Stated exercise: Give again only the lines beginning with the one that contains "rear_pane();" and ending with the one that contains "obj.matrix_world = world"; include both of those lines.

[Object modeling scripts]
◆ ◆ ◆
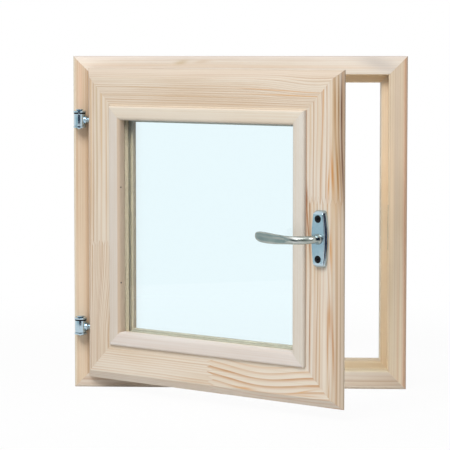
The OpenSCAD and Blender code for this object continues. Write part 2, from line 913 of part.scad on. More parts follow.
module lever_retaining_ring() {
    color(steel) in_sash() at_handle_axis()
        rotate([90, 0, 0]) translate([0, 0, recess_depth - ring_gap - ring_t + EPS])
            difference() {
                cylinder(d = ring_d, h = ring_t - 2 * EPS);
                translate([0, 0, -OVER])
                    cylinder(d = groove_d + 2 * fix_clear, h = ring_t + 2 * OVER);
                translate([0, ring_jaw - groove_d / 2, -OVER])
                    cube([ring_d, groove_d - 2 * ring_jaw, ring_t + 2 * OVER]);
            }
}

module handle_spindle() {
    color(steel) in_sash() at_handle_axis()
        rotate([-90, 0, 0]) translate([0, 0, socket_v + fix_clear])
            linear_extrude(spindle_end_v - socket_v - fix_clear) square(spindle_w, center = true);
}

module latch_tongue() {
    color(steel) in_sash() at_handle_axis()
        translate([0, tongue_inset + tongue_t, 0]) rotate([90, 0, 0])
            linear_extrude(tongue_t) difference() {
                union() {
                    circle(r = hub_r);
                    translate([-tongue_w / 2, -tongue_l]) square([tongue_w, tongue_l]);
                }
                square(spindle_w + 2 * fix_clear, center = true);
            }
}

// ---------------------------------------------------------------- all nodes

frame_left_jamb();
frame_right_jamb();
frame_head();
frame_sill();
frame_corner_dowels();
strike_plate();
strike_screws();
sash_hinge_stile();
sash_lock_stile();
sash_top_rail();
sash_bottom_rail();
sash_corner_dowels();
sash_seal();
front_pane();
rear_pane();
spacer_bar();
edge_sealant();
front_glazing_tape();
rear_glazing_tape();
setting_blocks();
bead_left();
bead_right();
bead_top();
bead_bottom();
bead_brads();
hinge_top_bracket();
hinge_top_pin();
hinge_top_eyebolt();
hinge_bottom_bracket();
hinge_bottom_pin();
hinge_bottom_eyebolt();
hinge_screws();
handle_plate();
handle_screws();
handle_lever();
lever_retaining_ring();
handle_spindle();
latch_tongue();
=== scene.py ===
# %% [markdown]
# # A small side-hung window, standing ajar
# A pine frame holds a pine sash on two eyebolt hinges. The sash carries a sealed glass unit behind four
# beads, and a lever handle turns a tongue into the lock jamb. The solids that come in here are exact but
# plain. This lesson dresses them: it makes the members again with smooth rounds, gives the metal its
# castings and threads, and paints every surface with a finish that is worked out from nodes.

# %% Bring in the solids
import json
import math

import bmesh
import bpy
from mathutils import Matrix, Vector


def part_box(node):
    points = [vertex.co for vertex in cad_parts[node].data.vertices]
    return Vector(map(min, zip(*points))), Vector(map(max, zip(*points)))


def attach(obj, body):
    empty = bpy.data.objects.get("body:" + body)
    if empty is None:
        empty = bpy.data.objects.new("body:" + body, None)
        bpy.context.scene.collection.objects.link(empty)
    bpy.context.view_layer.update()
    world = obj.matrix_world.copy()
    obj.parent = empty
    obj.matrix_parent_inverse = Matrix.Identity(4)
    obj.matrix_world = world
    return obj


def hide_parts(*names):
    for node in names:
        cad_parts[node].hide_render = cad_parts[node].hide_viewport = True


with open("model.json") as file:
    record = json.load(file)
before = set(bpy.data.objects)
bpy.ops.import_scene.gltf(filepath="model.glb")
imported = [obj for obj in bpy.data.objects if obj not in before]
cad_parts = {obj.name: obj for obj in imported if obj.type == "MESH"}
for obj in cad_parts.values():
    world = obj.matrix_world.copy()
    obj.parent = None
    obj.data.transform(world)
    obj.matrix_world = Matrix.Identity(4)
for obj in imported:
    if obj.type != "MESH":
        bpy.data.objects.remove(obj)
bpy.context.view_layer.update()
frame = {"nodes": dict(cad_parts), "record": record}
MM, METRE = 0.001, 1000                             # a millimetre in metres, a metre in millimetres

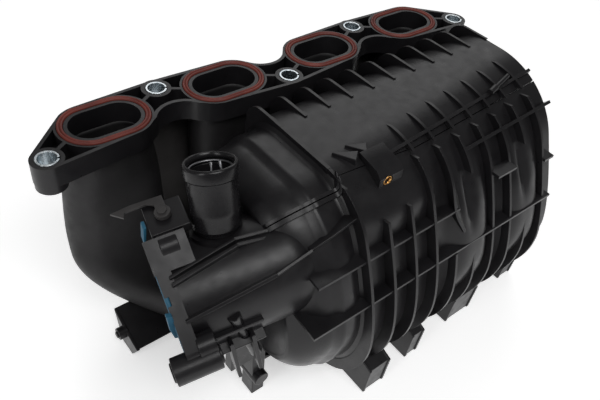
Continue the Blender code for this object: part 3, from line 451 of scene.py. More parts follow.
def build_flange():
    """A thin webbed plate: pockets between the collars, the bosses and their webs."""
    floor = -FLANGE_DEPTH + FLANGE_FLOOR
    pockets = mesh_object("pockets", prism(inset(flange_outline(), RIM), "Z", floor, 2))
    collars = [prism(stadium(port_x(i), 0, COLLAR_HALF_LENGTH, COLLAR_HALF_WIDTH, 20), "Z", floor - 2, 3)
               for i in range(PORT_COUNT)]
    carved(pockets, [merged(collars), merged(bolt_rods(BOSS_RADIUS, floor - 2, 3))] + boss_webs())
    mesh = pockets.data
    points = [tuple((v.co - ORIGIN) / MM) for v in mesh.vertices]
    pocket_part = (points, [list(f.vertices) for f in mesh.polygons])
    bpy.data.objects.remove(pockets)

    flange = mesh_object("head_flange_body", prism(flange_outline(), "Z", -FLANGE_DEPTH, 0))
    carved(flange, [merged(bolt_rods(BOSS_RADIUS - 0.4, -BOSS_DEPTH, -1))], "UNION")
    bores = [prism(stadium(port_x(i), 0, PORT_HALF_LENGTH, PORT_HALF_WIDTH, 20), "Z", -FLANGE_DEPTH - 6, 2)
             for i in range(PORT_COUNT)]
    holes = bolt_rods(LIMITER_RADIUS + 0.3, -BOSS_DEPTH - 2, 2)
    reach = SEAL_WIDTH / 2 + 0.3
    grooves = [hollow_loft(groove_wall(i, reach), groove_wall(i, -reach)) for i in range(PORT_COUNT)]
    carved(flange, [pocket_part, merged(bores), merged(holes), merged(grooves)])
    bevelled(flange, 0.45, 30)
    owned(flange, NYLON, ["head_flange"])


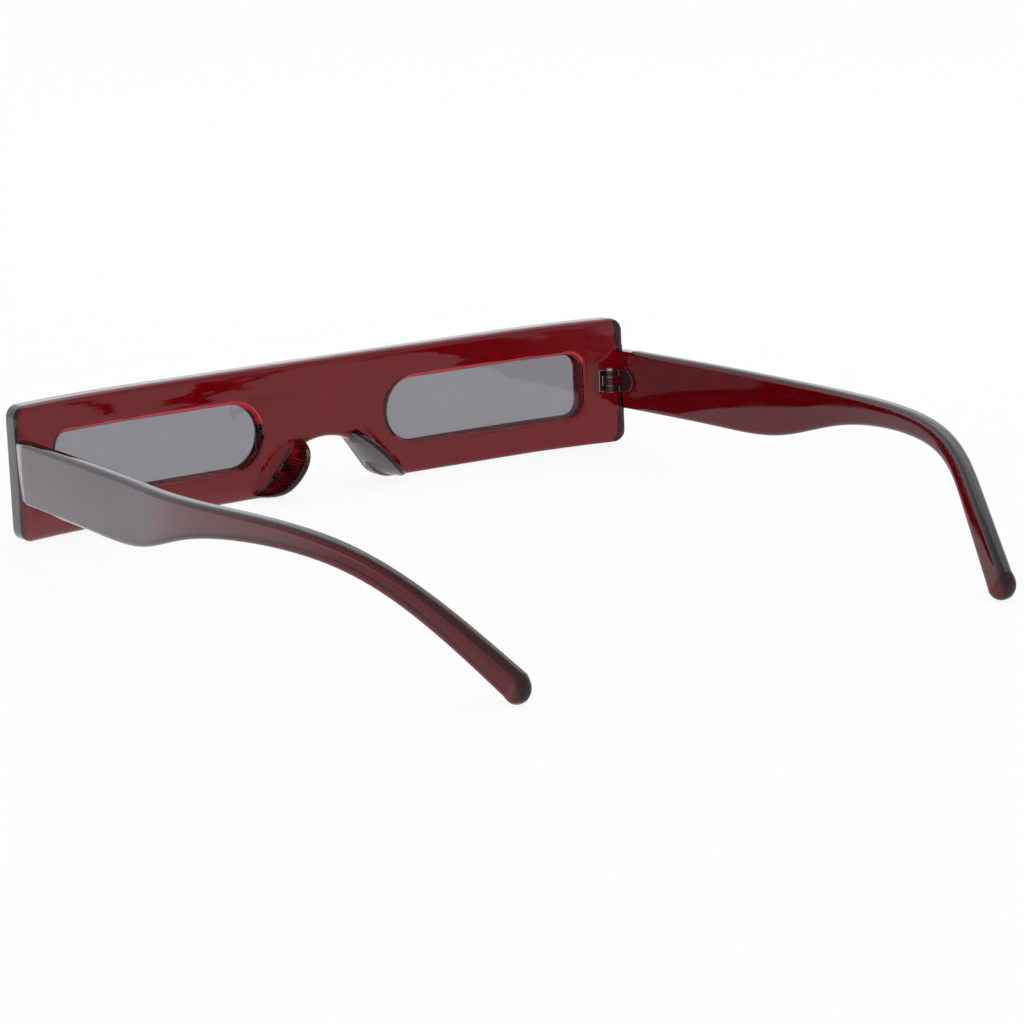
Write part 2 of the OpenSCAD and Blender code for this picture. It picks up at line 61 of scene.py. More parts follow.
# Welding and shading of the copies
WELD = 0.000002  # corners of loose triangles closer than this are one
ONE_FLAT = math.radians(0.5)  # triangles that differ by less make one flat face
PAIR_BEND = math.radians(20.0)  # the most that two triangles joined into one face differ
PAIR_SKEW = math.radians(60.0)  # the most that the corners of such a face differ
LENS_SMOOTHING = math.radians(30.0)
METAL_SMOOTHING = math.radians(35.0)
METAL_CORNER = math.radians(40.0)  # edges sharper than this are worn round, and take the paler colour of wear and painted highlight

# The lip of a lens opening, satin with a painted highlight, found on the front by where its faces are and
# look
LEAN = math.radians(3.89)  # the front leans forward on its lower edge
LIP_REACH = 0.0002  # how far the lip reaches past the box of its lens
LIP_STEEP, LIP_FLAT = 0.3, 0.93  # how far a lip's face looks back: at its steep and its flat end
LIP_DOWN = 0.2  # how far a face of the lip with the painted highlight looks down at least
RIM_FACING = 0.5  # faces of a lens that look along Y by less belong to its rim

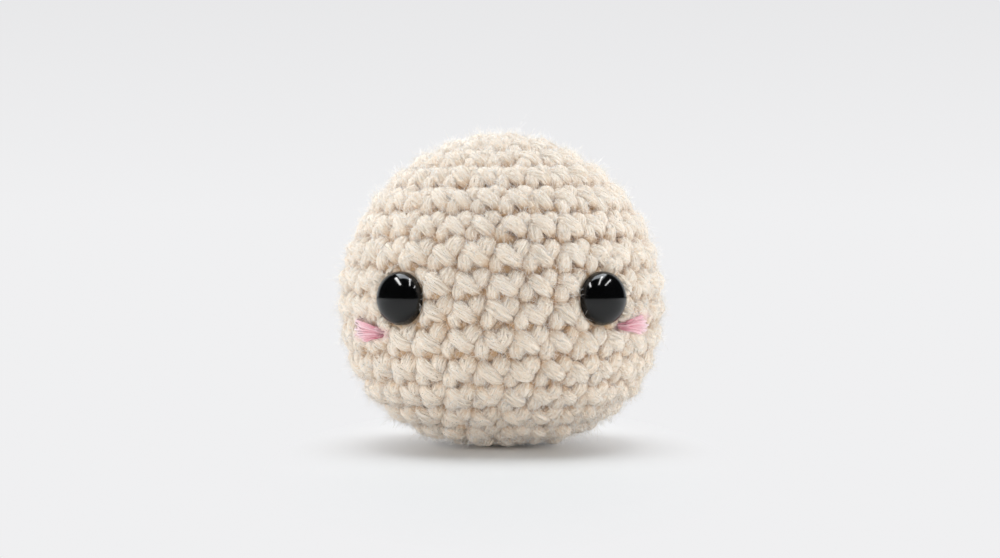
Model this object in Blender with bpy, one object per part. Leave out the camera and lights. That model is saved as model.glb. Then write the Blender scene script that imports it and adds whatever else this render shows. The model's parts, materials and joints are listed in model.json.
◆ ◆ ◆
Right answer:
rear_pane();
spacer_bar();
edge_sealant();
front_glazing_tape();
rear_glazing_tape();
setting_blocks();
bead_left();
bead_right();
bead_top();
bead_bottom();
bead_brads();
hinge_top_bracket();
hinge_top_pin();
hinge_top_eyebolt();
hinge_bottom_bracket();
hinge_bottom_pin();
hinge_bottom_eyebolt();
hinge_screws();
handle_plate();
handle_screws();
handle_lever();
lever_retaining_ring();
handle_spindle();
latch_tongue();
=== scene.py ===
# %% [markdown]
# # A small side-hung window, standing ajar
# A pine frame holds a pine sash on two eyebolt hinges. The sash carries a sealed glass unit behind four
# beads, and a lever handle turns a tongue into the lock jamb. The solids that come in here are exact but
# plain. This lesson dresses them: it makes the members again with smooth rounds, gives the metal its
# castings and threads, and paints every surface with a finish that is worked out from nodes.

# %% Bring in the solids
import json
import math

import bmesh
import bpy
from mathutils import Matrix, Vector


def part_box(node):
    points = [vertex.co for vertex in cad_parts[node].data.vertices]
    return Vector(map(min, zip(*points))), Vector(map(max, zip(*points)))


def attach(obj, body):
    empty = bpy.data.objects.get("body:" + body)
    if empty is None:
        empty = bpy.data.objects.new("body:" + body, None)
        bpy.context.scene.collection.objects.link(empty)
    bpy.context.view_layer.update()
    world = obj.matrix_world.copy()
    obj.parent = empty
    obj.matrix_parent_inverse = Matrix.Identity(4)
    obj.matrix_world = world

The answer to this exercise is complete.